In base all’art.19 legge 74/87 tutti gli atti e gli accordi conclusi in sede di separazione dei coniugi sono esenti da imposte e tasse; la norma, in particolare, stabilisce che tutti gli atti, i documenti e i provvedimenti relativi al procedimento di scioglimento del matrimonio o di cessazione degli effetti civili del matrimonio nonché ai procedimenti anche esecutivi e cautelari diretti ad ottenere la corresponsione o la revisione degli assegni di mantenimento sono esenti da imposta di bollo e di registro e da ogni altra tassa.
Atti esenti
Ciò significa, ad esempio, che se, separandosi, i coniugi trasferiscono un immobile da uno all’altro oppure lo intestano ai figli, al fine di regolare i reciproci rapporti patrimoniali, non dovrà essere pagata alcuna imposta di registro né altri emolumenti, a parte, ovviamente, l’onorario del notaio e degli altri professionisti intervenuti. Analogamente sono esenti i trasferimenti di beni mobili, di titoli e fondi d’investimento come pure le cessioni di quote di società; è quanto ha precisato di recente la Corte di Cassazione, nell’ordinanza n. 26363 del 7 settembre 2022, in un caso in cui l’Agenzia delle Entrate aveva impugnato la decisione delle commissioni tributarie territoriali, che avevano confermato l’esenzione dal pagamento dell’imposta sostitutiva dell’atto di cessione di quote sociali da un coniuge all’altro, annullando l’avviso di pagamento notificato al coniuge cessionario.
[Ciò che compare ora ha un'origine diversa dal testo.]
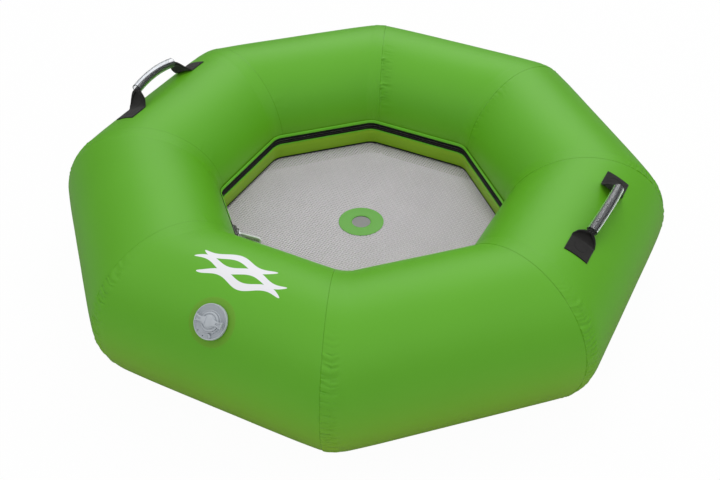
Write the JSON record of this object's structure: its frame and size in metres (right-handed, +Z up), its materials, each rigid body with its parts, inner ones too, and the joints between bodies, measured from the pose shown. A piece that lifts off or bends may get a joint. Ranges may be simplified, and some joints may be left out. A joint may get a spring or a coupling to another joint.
{
  "type": "river tube",
  "caption": "Eight-sided inflatable ring for floating on rivers, with a mesh floor, an inner zip, a push valve with a turn cap, and webbing handles with clear tube grips.",
  "frame": {"origin": "on the ground under the middle of the ring", "axes": "+Z up out of the ring's hole; -Y faces the side with the valve; the two handles are on the +X and -X sides"},
  "size_m": [1.22, 1.22, 0.3552],
  "materials": {
    "cover_skin": "soft sheen, fine cloth under a smooth coat",
    "cell_skin": "smooth, translucent film",
    "zip_cloth": "woven, matte",
    "dark_metal": "blackened, satin",
    "bright_metal": "bright, satin",
    "mesh_cloth": "open weave of coated yarn",
    "valve_plastic": "moulded, satin",
    "seal_rubber": "matte",
    "webbing": "flat woven strap",
    "clear_vinyl": "clear, glossy hose"
  },
  "bodies": {
    "tube": {"cover_panel_front": "cover_skin", "cover_panel_front_right": "cover_skin", "cover_panel_right": "cover_skin", "cover_panel_rear_right": "cover_skin", "cover_panel_rear": "cover_skin", "cover_panel_rear_left": "cover_skin", "cover_panel_left": "cover_skin", "cover_panel_front_left": "cover_skin", "air_cell": "cell_skin", "zipper_tape_upper": "zip_cloth", "zipper_tape_lower": "zip_cloth", "zipper_teeth_upper": "zip_cloth", "zipper_teeth_lower": "zip_cloth", "zipper_end_stop": "zip_cloth", "zipper_flap": "cover_skin", "floor_skirt": "cover_skin", "floor_binding": "zip_cloth", "floor_mesh": "mesh_cloth", "drain_ring_upper": "cover_skin", "drain_ring_lower": "cover_skin", "valve_body": "valve_plastic", "valve_gasket": "seal_rubber", "valve_nut": "valve_plastic", "valve_spider": "valve_plastic", "valve_spring": "bright_metal", "handle_tab_right_near": "webbing", "handle_tab_right_far": "webbing", "handle_tab_left_near": "webbing", "handle_tab_left_far": "webbing"},
    "slider": {"slider_body": "dark_metal", "slider_bail": "dark_metal"},
    "pull_link": {"pull_link": "bright_metal", "pull_pin": "bright_metal"},
    "pull_tab": {"pull_tab": "bright_metal"},
    "plunger": {"valve_stem": "valve_plastic", "stem_button": "valve_plastic", "valve_seal_disc": "seal_rubber"},
    "cap_ring": {"cap_seal": "seal_rubber"},
    "cap": {"valve_cap": "valve_plastic"},
    "handle_right": {"grip_right": "clear_vinyl", "grip_webbing_right": "webbing", "strap_rise_right_near": "webbing", "strap_rise_right_far": "webbing"},
    "handle_left": {"grip_left": "clear_vinyl", "grip_webbing_left": "webbing", "strap_rise_left_near": "webbing", "strap_rise_left_far": "webbing"}
  },
  "joints": [
    {"name": "slider_slide", "type": "slide", "parent": "tube", "child": "slider", "axis": [-0.7071, 0.7071, 0], "range_m": [0, 0.1]},
    {"name": "link_swing", "type": "hinge", "parent": "slider", "child": "pull_link", "pos_m": [-0.18371, -0.20916, 0.16], "axis": [0, 0, 1], "range_deg": [0, 60]},
    {"name": "tab_swing", "type": "hinge", "parent": "pull_link", "child": "pull_tab", "pos_m": [-0.17239, -0.22048, 0.16], "axis": [0, 0, 1], "range_deg": [-45, 60]},
    {"name": "valve_press", "type": "slide", "parent": "tube", "child": "plunger", "axis": [0, 0.7071, -0.7071], "range_m": [0, 0.006], "stiffness_N_per_m": 400, "springref_m": -0.004, "deforming": ["valve_spring"]},
    {"name": "cap_lift", "type": "slide", "parent": "tube", "child": "cap_ring", "axis": [0, -0.7071, 0.7071], "range_m": [0, 0.025]},
    {"name": "cap_turn", "type": "hinge", "parent": "cap_ring", "child": "cap", "pos_m": [-0.005, -0.56314, 0.27314], "axis": [0, -0.7071, 0.7071], "range_deg": [0, 90]},
    {"name": "handle_right_swing", "type": "hinge", "parent": "tube", "child": "handle_right", "pos_m": [0.51508, 0, 0.30617], "axis": [0, 1, 0], "range_deg": [-45, 30], "stiffness_Nm_per_rad": 0.12, "springref_deg": -2.86, "deforming": ["strap_rise_right_near", "strap_rise_right_far"]},
    {"name": "handle_left_swing", "type": "hinge", "parent": "tube", "child": "handle_left", "pos_m": [-0.51508, 0, 0.30617], "axis": [0, -1, 0], "range_deg": [-45, 45], "stiffness_Nm_per_rad": 0.12, "springref_deg": -2.86, "deforming": ["strap_rise_left_near", "strap_rise_left_far"]}
  ]
}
Ambito di applicazione dell’art. 19 l. 74/87
Secondo l’Agenzia delle Entrate, la cessione non poteva farsi rientrare nella previsione di cui all’art. 19 l. 74/87, trattandosi di atto che esulava dalla regolazione dei rapporti patrimoniali conseguenti alla separazione. La Suprema Corte, nel rigettare il ricorso dell’ente e confermando le decisioni delle commissioni tributarie, afferma che l’esenzione di cui alla legge n. 74/1987 va applicata a tutti gli atti e a tutte le convenzioni che i coniugi pongono in essere nell'intento di regolare sotto il controllo del giudice i loro rapporti patrimoniali conseguenti allo scioglimento del matrimonio o alla separazione personale, ivi compresi gli accordi che contengono il riconoscimento o il trasferimento della proprietà esclusiva di beni mobili e immobili all'uno o all'altro coniuge. È, pertanto, irrilevante che l'accordo patrimoniale concluso in sede di separazione abbia ad oggetto la cessione di quote sociali, piuttosto che il trasferimento di beni immobili, con applicazione di tributi indiretti, atteso che l’art. 19 non opera alcuna distinzione tra atti aventi ad oggetto beni immobili e atti riferiti a beni mobili, né contiene una limitazione dell'ambito di operatività del regime di esenzione alle sole imposte indirette, ai fini della sua applicazione.
Contratti della crisi coniugale
La Cassazione conclude confermando l’orientamento giurisprudenziale di legittimità, in base al quale anche gli accordi che prevedano, nel contesto di una separazione tra coniugi, atti comportanti trasferimenti patrimoniali dall'uno all'altro coniuge o in favore dei figli, debbano essere ricondotti nell'ambito delle condizioni della separazione di cui all'art. 711, comma 4, c.p.c. Ciò in considerazione del carattere di "negoziazione globale" che la coppia attribuisce al momento della conclusione del rapporto coniugale e agli accordi patrimoniali, da qualificarsi come contratti tipici denominati "contratti della crisi coniugale", la cui causa è proprio quella di definire in modo non contenzioso la crisi coniugale.